== STORED DATA
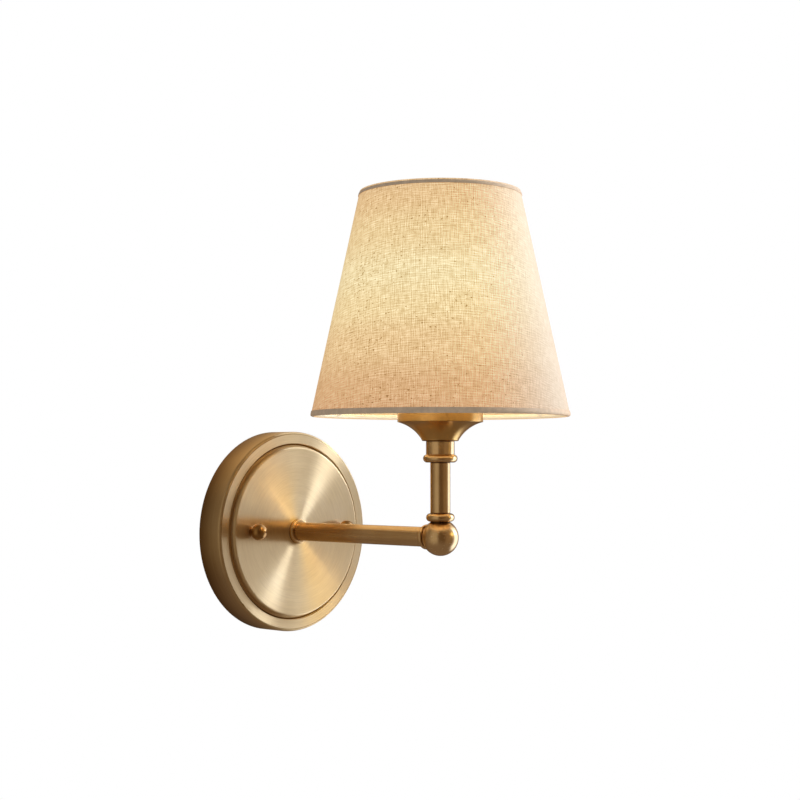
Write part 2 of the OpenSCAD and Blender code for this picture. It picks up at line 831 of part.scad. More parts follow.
// The ceramic core under the screw shell
module socket_core() {
    color(nylon) at_stem() difference() {
        translate([0, 0, core_z]) cylinder(r = core_r, h = core_h);
        for (side = [-1, 1])
            translate([side * terminal_x, 0, core_z - cut])
                cylinder(d = insert_bore, h = lead_hole_h + cut);
        for (side = [-1, 1])
            translate([side * (core_r + cut), 0, core_z + core_h / 2]) rotate([0, -side * 90, 0])
                cylinder(r = clamp_d / 2 + thread_play, h = core_r + cut - terminal_x);
    }
}

// The brass thread that takes the bulb, with a rim turned in at the bottom
module screw_shell() {
    color(bright_brass) at_stem() {
        tube(shell_r + shell_t, shell_r, core_top_z, shell_top_z);
        tube(shell_r + shell_t / 2, shell_r - shell_floor_w, core_top_z, core_top_z + shell_t);
    }
}

// The domed spring contact in the middle of the core
module centre_contact() {
    color(bright_brass) at_stem() translate([0, 0, core_top_z]) {
        cylinder(r = contact_r, h = contact_h - contact_dome_h);
        translate([0, 0, contact_h - contact_dome_h - weld])
            cylinder(r1 = contact_r, r2 = contact_tip_r, h = contact_dome_h + weld);
    }
}

// The two screws that clamp the leads in the core
module socket_terminals() {
    tip = terminal_x + lead_core_d / 2 + hole_play;
    screw_l = core_r - tip - hole_play;
    color(bright_brass) at_stem() for (side = [-1, 1])
        translate([side * tip, 0, core_z + core_h / 2]) rotate([0, side * 90, 0]) difference() {
            cylinder(d = clamp_d, h = screw_l);
            driver_slot(clamp_d, screw_l);
        }
}

// The notched ring that clamps the shade's hub
module shade_ring() {
    ring_z = hub_z + hub_t;
    ring_r = holder_r + clamp_ring_w;
    color(phenolic) at_stem() difference() {
        tube(ring_r, holder_r + thread_play, ring_z, ring_z + clamp_ring_h);
        for (i = [0:notch_n - 1])
            rotate([0, 0, i * 360 / notch_n])
                translate([ring_r, 0, ring_z + clamp_ring_h / 4])
                    cylinder(d = notch_d, h = clamp_ring_h, $fn = 16);
    }
}

// The welded frame in the shade's foot: wire ring, spokes and hub. The spokes end in the hub's
// rim, flush with its top, so that they clear the shoulder below and the clamping ring above.
module shade_fitter() {
    knee_z = hub_z + hub_t - spoke_d / 2;
    weld_r = shoulder_d / 2 + hole_play;
    ring_r = shade_r(low_ring_z, ring_depth);
    slope_l = norm([ring_r - spoke_knee, knee_z - low_ring_z]);
    slope_a = atan2(ring_r - spoke_knee, low_ring_z - knee_z);
    color(zinc) at_stem() {
        tube(hub_r + hub_w, hub_r, hub_z, hub_z + hub_t);
        wire_ring(low_ring_z);
        for (i = [0:spoke_n - 1])
            rotate([0, 0, spoke_turn + i * 360 / spoke_n]) {
                translate([weld_r, 0, knee_z]) rotate([0, 90, 0])
                    cylinder(d = spoke_d, h = spoke_knee - weld_r);
                translate([spoke_knee, 0, knee_z]) {
                    sphere(d = spoke_d + knee_swell);
                    rotate([0, slope_a, 0]) cylinder(d = spoke_d, h = slope_l);
                }
            }
    }
}

// The wire ring in the shade's top edge
module top_wire_ring() {
    color(zinc) at_stem() wire_ring(top_ring_z);
}

// The stiff white lining
module shade_liner() {
    color([0.97, 0.95, 0.88]) at_stem()
        shade_shell(liner_out, liner_in, shade_z0 + hem_t + glue_t, shade_z1 - hem_t - glue_t);
}

// The linen cover
module shade_fabric() {
    color(linen) at_stem()
        shade_shell(fabric_out, fabric_in, shade_z0 + hem_t + glue_t, shade_z1 - hem_t - glue_t);
}

// The bindings: a band on the fabric and a lip over the edge as far as the ring's middle
module hem_top() {
    color([0.63, 0.56, 0.50]) at_stem() {
        shade_shell(0, hem_t, shade_z1 - hem_h, shade_z1);
        shade_shell(hem_t / 2, ring_depth, shade_z1 - hem_t, shade_z1);
    }
}

module hem_bottom() {
    color([0.63, 0.56, 0.50]) at_stem() {
        shade_shell(0, hem_t, shade_z0, shade_z0 + hem_h);
        shade_shell(hem_t / 2, ring_depth, shade_z0, shade_z0 + hem_t);
    }
}

// Points of a quarter bend between the wall side and upwards, round the centre [x, y, z]
function quarter(c, r, from, to) = [for (i = [0:bend_steps])
    let (a = from + (to - from) * i / bend_steps) c + r * [0, cos(a), sin(a)]];

// The ring of points round one point of a route, square to the way it runs
function route_ring(p, way, r) =
    let (across = [1, 0, 0] - way[0] * way, u = across / norm(across), v = cross(way, u))
    [for (i = [0:lead_sides - 1])
        let (a = i * 360 / lead_sides) p + r * (cos(a) * u + sin(a) * v)];

// A round tube swept along a route, with a radius for each point
module swept_tube(route, radii) {
    last = len(route) - 1;
    points = [for (i = [0:last])
        let (run = route[min(i + 1, last)] - route[max(i - 1, 0)])
        each route_ring(route[i], run / norm(run), radii[i])];
    side_faces = [for (i = [0:last - 1], j = [0:lead_sides - 1])
        let (k = (j + 1) % lead_sides, a = i * lead_sides, b = a + lead_sides)
        each [[a + j, b + k, a + k], [a + j, b + j, b + k]]];
    start_face = [for (j = [0:lead_sides - 1]) j];
    end_face = [for (j = [lead_sides - 1:-1:0]) last * lead_sides + j];
    polyhedron(points, concat([start_face], side_faces, [end_face]), convexity = 10);
}

// One lead, from the terminal block through arm, ball and stem to the lampholder
module lead(side) {
    x = side * lead_x;
    pole = [side * pole_pitch / 2, -block_mid_y, block_z0];
    post = [side * terminal_x, -reach, core_z - post_gap];
    bare_in = [pole + [0, 0, strip_l], pole + [0, 0, strip_step]];
    fan_in = [pole, pole - [0, 0, fan_l]];
    rear = quarter([x, -block_mid_y - rear_turn_r, rear_turn_r], rear_turn_r, 0, -90);
    elbow = quarter([x, lead_turn_r - reach, lead_turn_r], lead_turn_r, -90, -180);
    fan_out = [[x, -reach, thread_top_z + fan_l / 2], post - [0, 0, post_straight_l], post];
    bare_out = [post + [0, 0, strip_step], [post[0], post[1], core_z + bare_end_h]];
    covered = concat(fan_in, rear, elbow, fan_out);
    swept_tube(concat(bare_in, covered, bare_out),
        concat([for (p = bare_in) lead_core_d / 2], [for (p = covered) lead_d / 2],
            [for (p = bare_out) lead_core_d / 2]));
}

module wire_live() {
    color([0.45, 0.26, 0.15]) lead(-1);
}

module wire_neutral() {
    color([0.20, 0.35, 0.65]) lead(1);
}

// The glass of the bulb, drawn inset by t: ball, waist and neck
module glass_outline(t) {
    waist_a = 45;
    foot = glass_foot_z - (t > 0 ? cut : 0);
    neck_r = glass_neck_r + glass_t - t;
    blend_z = glass_z - bulb_r * sin(waist_a);
    neck_top = glass_foot_z + skirt_h;
    intersection() {
        union() {
            translate([0, glass_z]) circle(r = bulb_r - t);
            translate([0, foot]) square([neck_r, glass_z - foot]);
            polygon([[0, neck_top], [neck_r, neck_top], [(bulb_r - t) * cos(waist_a), blend_z],
                [0, glass_z]]);
        }
        translate([0, foot]) square([bulb_d, 2 * bulb_l]);
    }
}

module bulb_glass() {
    color([1, 0.96, 0.88, 0.6]) at_stem() rotate_extrude() difference() {
        glass_outline(0);
        glass_outline(glass_t);
    }
}

// The bulb's screw cap with its skirt
module bulb_cap() {
    cap_r = bulb_cap_d / 2;
    color(zinc) at_stem() difference() {
        union() {
            translate([0, 0, screw_z]) cylinder(r = cap_r, h = skirt_z - screw_z + weld);
            translate([0, 0, skirt_z]) cylinder(r = skirt_d / 2 + skirt_t, h = skirt_h);
        }
        translate([0, 0, screw_z - cut])
            cylinder(r = cap_r - cap_t, h = skirt_z + skirt_h - screw_z + 2 * cut);
        translate([0, 0, skirt_z + skirt_floor_t]) cylinder(d = skirt_d, h = skirt_h);
    }
}

// The black cone between the screw cap and the tip
module bulb_insulator() {
    color(phenolic) at_stem() translate([0, 0, tip_z + tip_h])
        cylinder(r1 = insulator_r, r2 = bulb_cap_d / 2 - cap_t / 2, h = insulator_h);
}

module bulb_contact() {
    color(zinc) at_stem() translate([0, 0, tip_z])
        cylinder(r1 = tip_r, r2 = tip_top_r, h = tip_h);
}

// The glass stem that holds the filaments between two round plates
module lamp_stem() {
    plate_top_r = filament_r + lamp_plate_t;
    color([0.9, 0.92, 0.92]) at_stem() {
        translate([0, 0, screw_z])
            cylinder(r = bulb_cap_d / 2 - cap_t - slip_play, h = lamp_foot_h);
        translate([0, 0, screw_z]) cylinder(r = lamp_stem_r, h = filament_z - screw_z);
        translate([0, 0, screw_z])
            cylinder(r = lamp_rod_r, h = filament_z + filament_l - screw_z + weld);
        for (z = [filament_z - lamp_plate_t, filament_z + filament_l])
            translate([0, 0, z]) cylinder(r = plate_top_r, h = lamp_plate_t);
    }
}

// Four upright filaments between the stem's two plates
module lamp_filaments() {
    color([1, 0.8, 0.35]) at_stem() for (i = [0:3])
        rotate([0, 0, 45 + i * 90]) translate([filament_r, 0, filament_z])
            cylinder(d = filament_d, h = filament_l);
}

crossbar();
mounting_studs();
stud_nuts();
ground_screw();
terminal_block();
terminal_inserts();
terminal_screws();
block_screw();
canopy();
cap_nut(-1);  // cap_nut_left
cap_nut(1);  // cap_nut_right
arm_collar();
arm_nipple();
canopy_washer();
canopy_nut();
wire_bushing();
arm_tube();
arm_end_bead();
elbow_nipple_arm();
elbow_ball();
elbow_nipple_stem();
stem_bead();
stem_tube();
neck_coupling();
socket_nipple();
gallery();
gallery_nut();
socket_cap();
socket_body();
socket_core();
screw_shell();
centre_contact();
socket_terminals();
shade_ring();
shade_fitter();
top_wire_ring();
shade_liner();
shade_fabric();
hem_top();
hem_bottom();
wire_live();
wire_neutral();
bulb_glass();
bulb_cap();
bulb_insulator();
bulb_contact();
lamp_stem();
lamp_filaments();
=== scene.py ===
"""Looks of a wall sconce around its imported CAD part. Metres, in the frame of the part:
the wall is y = 0, the light stands out along -Y, and stem and shade stand on one upright axis."""
import math

import bpy
from mathutils import Matrix, Vector, noise

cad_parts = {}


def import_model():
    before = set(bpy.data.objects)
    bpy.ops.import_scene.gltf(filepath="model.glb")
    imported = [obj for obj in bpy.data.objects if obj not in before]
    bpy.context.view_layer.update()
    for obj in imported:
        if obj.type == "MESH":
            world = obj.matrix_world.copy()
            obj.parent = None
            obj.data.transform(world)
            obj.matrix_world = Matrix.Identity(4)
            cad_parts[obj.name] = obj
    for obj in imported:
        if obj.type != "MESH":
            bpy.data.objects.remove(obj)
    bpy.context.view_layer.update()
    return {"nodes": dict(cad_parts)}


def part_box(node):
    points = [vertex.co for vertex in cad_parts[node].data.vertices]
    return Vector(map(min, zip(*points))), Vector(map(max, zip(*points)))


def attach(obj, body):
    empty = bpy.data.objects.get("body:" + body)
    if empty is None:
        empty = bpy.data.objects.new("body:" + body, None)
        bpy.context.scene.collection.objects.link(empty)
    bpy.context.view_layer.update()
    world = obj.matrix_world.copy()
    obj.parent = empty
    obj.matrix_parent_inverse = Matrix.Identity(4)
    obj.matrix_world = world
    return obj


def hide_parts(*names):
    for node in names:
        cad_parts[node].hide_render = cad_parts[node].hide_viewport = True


MM = 0.001
DEGREES = 180 / math.pi  # degrees in a radian
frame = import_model()
nodes = frame["nodes"]

# Directions of the studio's lights, seen from the lamp
KEY = Vector((0.906, -0.423, 0.0))  # the tall soft box, level
CREAM_LAMP = (0.874, -0.396, 0.272)  # its bright core, which gives the disc's cream streak
GOLD_LAMP = (0.525, -0.802, 0.285)  # a small warm lamp, which gives the gold streak


def centre(node):
    low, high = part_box(node)
    return (low + high) / 2


AXIS = centre("shade_liner")  # a point on the axis of stem, lampholder and shade
AXIS.z = 0
BULB = centre("lamp_filaments")  # the middle of the light

# The shade's cone, read from its bindings: radius at height z of its outermost surface
edge_low, edge_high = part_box("hem_bottom")
top_low, top_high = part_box("hem_top")
SHADE_Z0, SHADE_Z1 = edge_low.z, top_high.z
SHADE_R0 = (edge_high.x - edge_low.x) / 2
SLOPE = (SHADE_R0 - (top_high.x - top_low.x) / 2) / (top_low.z - SHADE_Z0)
WALL = math.sqrt(1 + SLOPE * SLOPE)
HEM_H = edge_high.z - edge_low.z
TOP_HEM_H = 2.5 * MM  # the upper tape shows less of itself than the lower one


def cone_r(z, depth=0.0):
    return SHADE_R0 - (z - SHADE_Z0) * SLOPE - depth * WALL


# Camera, fitted to edge positions measured in the photograph
CAMERA_TURN, CAMERA_AWAY, CAMERA_UP = math.radians(-49.02), 0.9366, 0.04603
CAMERA_PITCH, CAMERA_YAW = math.radians(2.23), math.radians(1.48)
FOCAL_PX, FRAME_PX, SENSOR_MM = 1558.5, 800, 36.0

camera = bpy.data.objects.new("camera", bpy.data.cameras.new("camera"))
bpy.context.scene.collection.objects.link(camera)
bpy.context.scene.camera = camera
camera.data.sensor_width = SENSOR_MM
camera.data.lens = SENSOR_MM * FOCAL_PX / FRAME_PX
camera.data.clip_start, camera.data.clip_end = 0.01, 60
back = Vector((math.sin(CAMERA_TURN), -math.cos(CAMERA_TURN), 0))
camera.location = AXIS + back * CAMERA_AWAY + Vector((0, 0, CAMERA_UP))
look = Matrix.Rotation(CAMERA_YAW, 3, "Z") @ -back
look = look * math.cos(CAMERA_PITCH) + Vector((0, 0, math.sin(CAMERA_PITCH)))
camera.rotation_mode = "QUATERNION"
camera.rotation_quaternion = look.to_track_quat("-Z", "Y")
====
*GIVEN EXERCISE:* Your output shall consist solely of the lines from the line with "crossbar();" to the line with "obj.matrix_world = world", reproduced exactly, both ends included.

*IN RESPONSE:*
crossbar();
mounting_studs();
stud_nuts();
ground_screw();
terminal_block();
terminal_inserts();
terminal_screws();
block_screw();
canopy();
cap_nut(-1);  // cap_nut_left
cap_nut(1);  // cap_nut_right
arm_collar();
arm_nipple();
canopy_washer();
canopy_nut();
wire_bushing();
arm_tube();
arm_end_bead();
elbow_nipple_arm();
elbow_ball();
elbow_nipple_stem();
stem_bead();
stem_tube();
neck_coupling();
socket_nipple();
gallery();
gallery_nut();
socket_cap();
socket_body();
socket_core();
screw_shell();
centre_contact();
socket_terminals();
shade_ring();
shade_fitter();
top_wire_ring();
shade_liner();
shade_fabric();
hem_top();
hem_bottom();
wire_live();
wire_neutral();
bulb_glass();
bulb_cap();
bulb_insulator();
bulb_contact();
lamp_stem();
lamp_filaments();
=== scene.py ===
"""Looks of a wall sconce around its imported CAD part. Metres, in the frame of the part:
the wall is y = 0, the light stands out along -Y, and stem and shade stand on one upright axis."""
import math

import bpy
from mathutils import Matrix, Vector, noise

cad_parts = {}


def import_model():
    before = set(bpy.data.objects)
    bpy.ops.import_scene.gltf(filepath="model.glb")
    imported = [obj for obj in bpy.data.objects if obj not in before]
    bpy.context.view_layer.update()
    for obj in imported:
        if obj.type == "MESH":
            world = obj.matrix_world.copy()
            obj.parent = None
            obj.data.transform(world)
            obj.matrix_world = Matrix.Identity(4)
            cad_parts[obj.name] = obj
    for obj in imported:
        if obj.type != "MESH":
            bpy.data.objects.remove(obj)
    bpy.context.view_layer.update()
    return {"nodes": dict(cad_parts)}


def part_box(node):
    points = [vertex.co for vertex in cad_parts[node].data.vertices]
    return Vector(map(min, zip(*points))), Vector(map(max, zip(*points)))


def attach(obj, body):
    empty = bpy.data.objects.get("body:" + body)
    if empty is None:
        empty = bpy.data.objects.new("body:" + body, None)
        bpy.context.scene.collection.objects.link(empty)
    bpy.context.view_layer.update()
    world = obj.matrix_world.copy()
    obj.parent = empty
    obj.matrix_parent_inverse = Matrix.Identity(4)
    obj.matrix_world = world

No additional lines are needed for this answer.